- **Records supplied**:
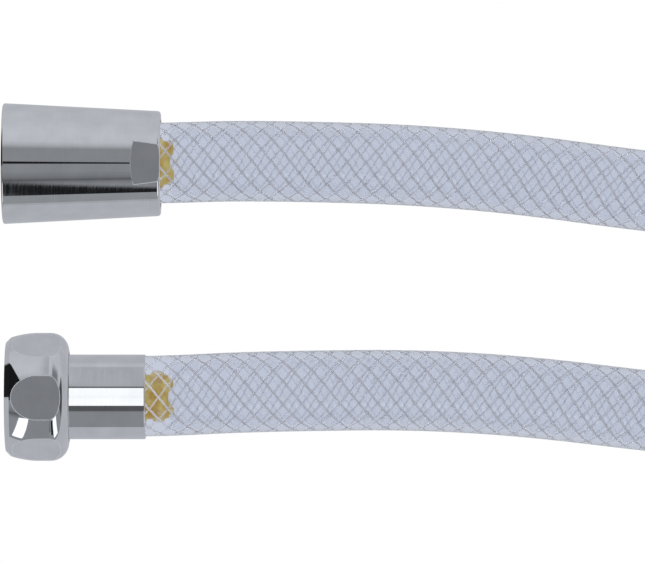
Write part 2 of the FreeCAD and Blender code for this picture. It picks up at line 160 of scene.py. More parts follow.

--

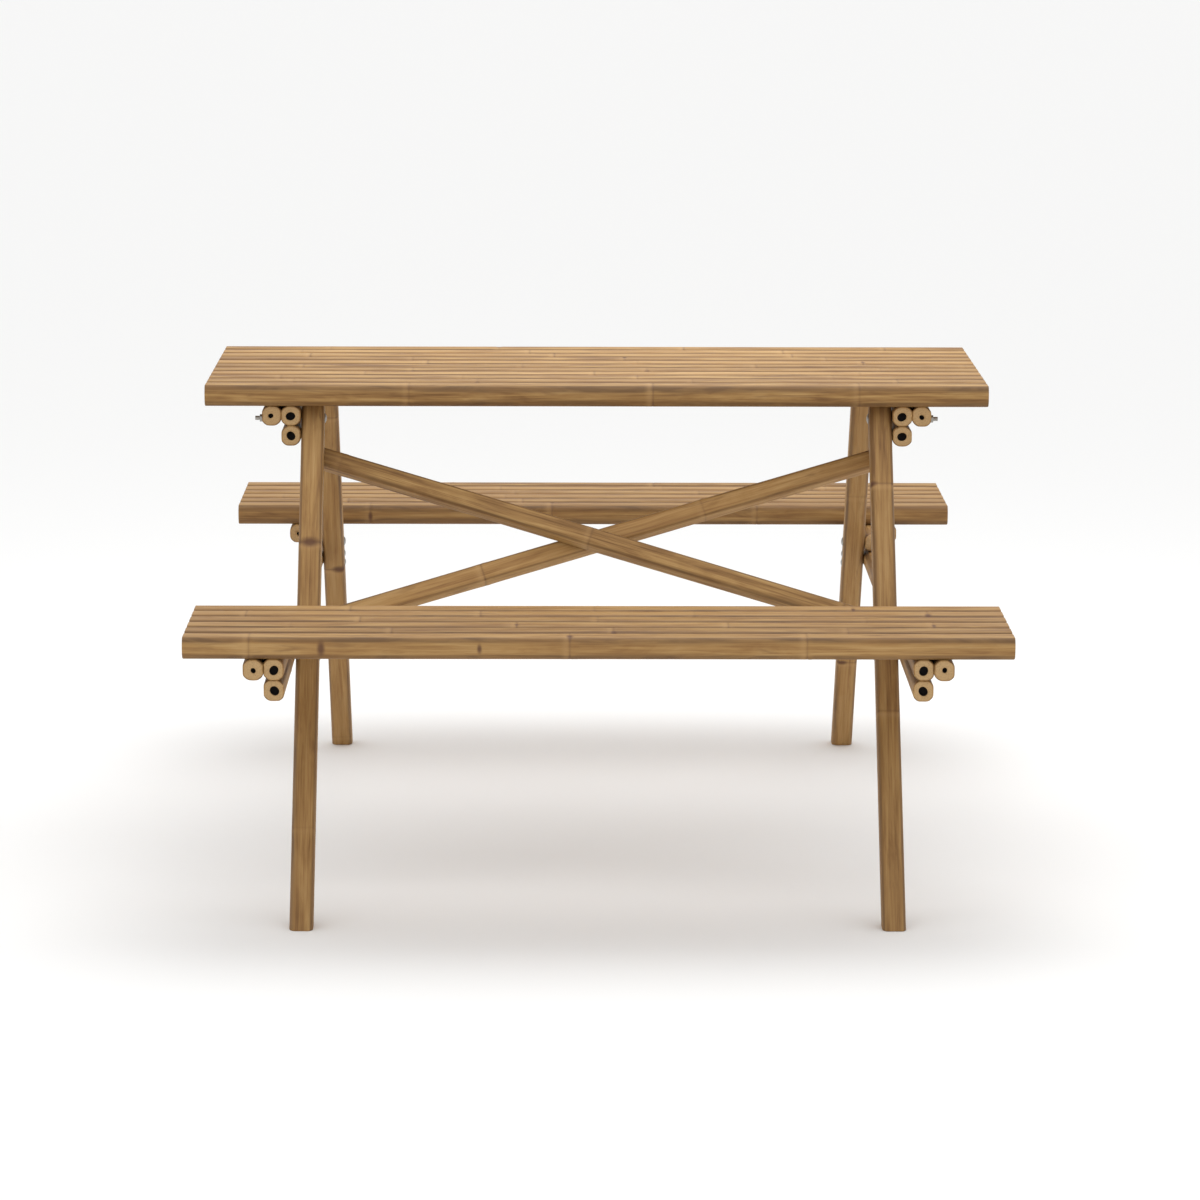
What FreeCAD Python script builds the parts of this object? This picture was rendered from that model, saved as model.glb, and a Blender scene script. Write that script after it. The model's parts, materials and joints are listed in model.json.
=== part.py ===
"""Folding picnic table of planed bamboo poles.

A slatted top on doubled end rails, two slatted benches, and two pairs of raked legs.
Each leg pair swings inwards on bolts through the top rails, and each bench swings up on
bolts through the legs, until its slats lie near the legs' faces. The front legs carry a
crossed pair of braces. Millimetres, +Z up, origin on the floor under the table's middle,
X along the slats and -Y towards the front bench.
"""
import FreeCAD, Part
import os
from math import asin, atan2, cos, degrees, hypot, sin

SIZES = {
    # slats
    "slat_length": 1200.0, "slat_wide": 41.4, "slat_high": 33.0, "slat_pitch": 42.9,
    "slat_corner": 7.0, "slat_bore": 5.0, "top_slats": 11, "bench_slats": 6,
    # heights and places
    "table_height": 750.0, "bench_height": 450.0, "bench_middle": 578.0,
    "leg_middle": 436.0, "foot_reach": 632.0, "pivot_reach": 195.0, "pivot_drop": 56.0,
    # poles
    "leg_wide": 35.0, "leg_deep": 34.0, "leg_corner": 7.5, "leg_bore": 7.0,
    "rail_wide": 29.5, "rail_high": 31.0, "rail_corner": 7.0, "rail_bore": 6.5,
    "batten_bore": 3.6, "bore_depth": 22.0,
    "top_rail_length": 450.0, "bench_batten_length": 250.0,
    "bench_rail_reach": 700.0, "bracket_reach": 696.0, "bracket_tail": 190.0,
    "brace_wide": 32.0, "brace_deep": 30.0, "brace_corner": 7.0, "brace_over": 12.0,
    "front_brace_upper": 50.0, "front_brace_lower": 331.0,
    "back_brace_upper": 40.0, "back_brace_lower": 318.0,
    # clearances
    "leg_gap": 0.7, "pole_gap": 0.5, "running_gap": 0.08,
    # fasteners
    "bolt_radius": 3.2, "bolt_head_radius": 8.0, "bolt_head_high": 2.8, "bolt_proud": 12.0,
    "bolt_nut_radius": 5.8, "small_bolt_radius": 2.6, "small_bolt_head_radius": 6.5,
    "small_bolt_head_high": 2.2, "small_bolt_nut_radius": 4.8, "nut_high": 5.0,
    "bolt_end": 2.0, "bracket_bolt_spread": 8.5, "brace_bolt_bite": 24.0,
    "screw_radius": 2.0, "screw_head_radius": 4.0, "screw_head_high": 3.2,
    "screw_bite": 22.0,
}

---

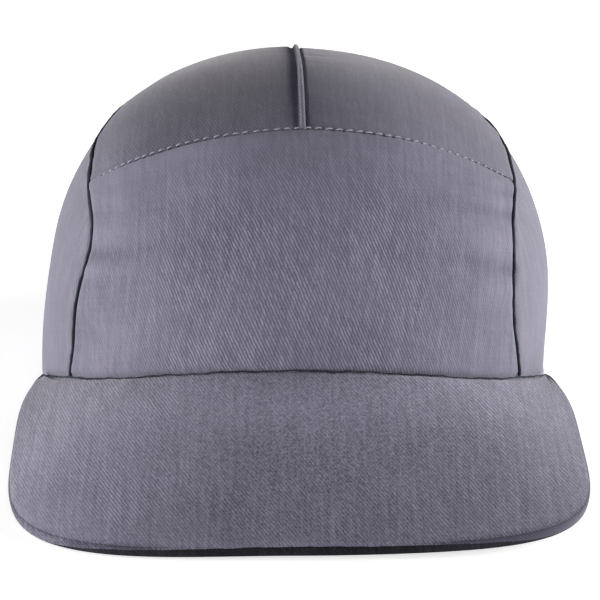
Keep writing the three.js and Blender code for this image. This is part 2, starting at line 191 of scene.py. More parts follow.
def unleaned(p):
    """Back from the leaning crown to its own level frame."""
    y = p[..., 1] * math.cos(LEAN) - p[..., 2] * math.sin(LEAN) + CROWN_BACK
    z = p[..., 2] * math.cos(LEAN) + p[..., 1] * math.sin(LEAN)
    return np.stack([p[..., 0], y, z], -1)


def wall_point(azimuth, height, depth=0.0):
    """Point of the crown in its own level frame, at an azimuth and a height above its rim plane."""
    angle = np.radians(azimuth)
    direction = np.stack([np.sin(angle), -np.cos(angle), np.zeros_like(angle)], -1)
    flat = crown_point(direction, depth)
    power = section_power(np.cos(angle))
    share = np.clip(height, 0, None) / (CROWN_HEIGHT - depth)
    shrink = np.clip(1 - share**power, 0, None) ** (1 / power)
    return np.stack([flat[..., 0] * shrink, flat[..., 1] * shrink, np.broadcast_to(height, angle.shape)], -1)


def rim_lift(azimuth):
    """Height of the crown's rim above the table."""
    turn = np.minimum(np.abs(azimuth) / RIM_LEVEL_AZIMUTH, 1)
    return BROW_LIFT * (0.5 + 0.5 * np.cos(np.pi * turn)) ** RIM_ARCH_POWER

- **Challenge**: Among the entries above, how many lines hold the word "FreeCAD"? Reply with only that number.

- **Complete response**: 3